Прежде всего надо выделять толковых ребят, пробуждать у них интерес к естественно-научному направлению. Ведь прогресс зависит не от того, сколько акций вы продали на бирже, а от того, что нового изобрели и открыли в мире. Открытия и изобретения невозможны без научных знаний.
– Чем современная школа отличается от той, в которой учились, скажем, вы сами или ваши дети? Каковы, на ваш взгляд, плюсы и минусы современного школьного образования?
– Разумеется, отличается! Прежде всего это внедрение в школьное образование компьютерных технологий и Интернета. Количество доступной сегодняшним школьникам информации превышает пределы человеческих возможностей. И это не всегда ведет к положительным результатам. Чтобы выбрать профессию и овладеть современными знаниями, нужно много работать.

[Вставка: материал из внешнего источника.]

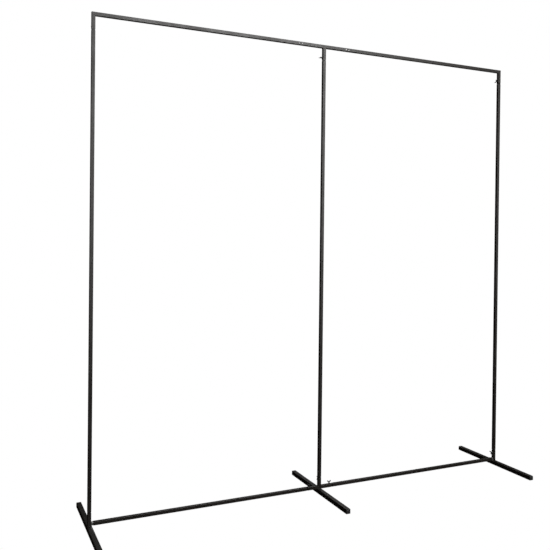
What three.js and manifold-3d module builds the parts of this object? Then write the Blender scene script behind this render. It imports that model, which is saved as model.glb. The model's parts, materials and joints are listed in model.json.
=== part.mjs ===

Или взять ЕГЭ. В каком-то смысле это попытка дать всем выпускникам равные шансы. Понятно, что уровень образования в столичной и какой-нибудь сельской школе будет сильно различаться. Но если провинциальный выпускник хорошо подготовится и сдаст ЕГЭ на высокий балл, то он получит возможность поступить в хороший вуз и достичь многого в жизни.